Using a grant of $19,000 from the Gray Family Fund, Smith is teaching the teachers of the district how to teach their students about sustainability.
Better yet, Smith, a professor in the graduate school of education and counseling at Lewis and Clark College, is teaching them how to get so inspired about sustainability that it will spread throughout the community.
The course, which began in January, has 26 teachers. They cover all but one school in the entire district, but Smith wants them to think of themselves “as a team.”
“We’re primarily exploring the different dimensions of sustainability,” Smith said. “We’re working on understanding human behaviors in our natural system and addressing problems associated with modernization.”
That is quite a bite to chew off. But the next step is exciting.
“We’ll look at things teachers can do with students on problem solving. Committees will be formed, teachers will give presentations, and we’ll see what we can do to make our communities become better places.”
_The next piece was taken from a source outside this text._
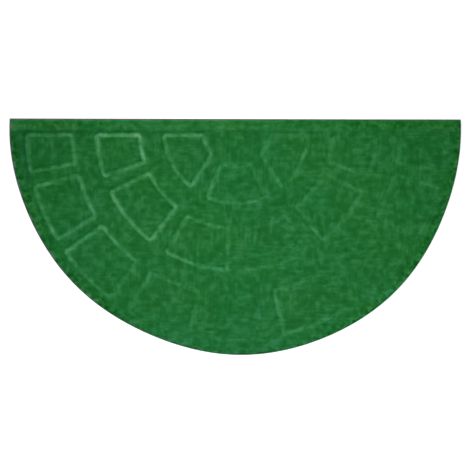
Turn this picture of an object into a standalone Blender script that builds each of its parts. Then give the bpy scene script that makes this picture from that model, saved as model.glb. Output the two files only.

Fortunately, Smith says he is working with some very advanced students.
“Roger Woehl (district superintendent) realized more needed to be done to grapple with sustainability issues,” Smith said. “A year ago, 90 teachers started to do this, and this class grew out of that. Roger’s support has been extremely important.”
Then there is teacher Jim Hartmann, a true pillar of sustainability at West Linn High School.
“My three sons have been greatly affected by what they’ve learned from Jim,” Smith said.
Smith estimates that two-thirds of the teachers coming into the class had a solid knowledge base about sustainability. The other third “knew the word but didn’t know exactly what it means.”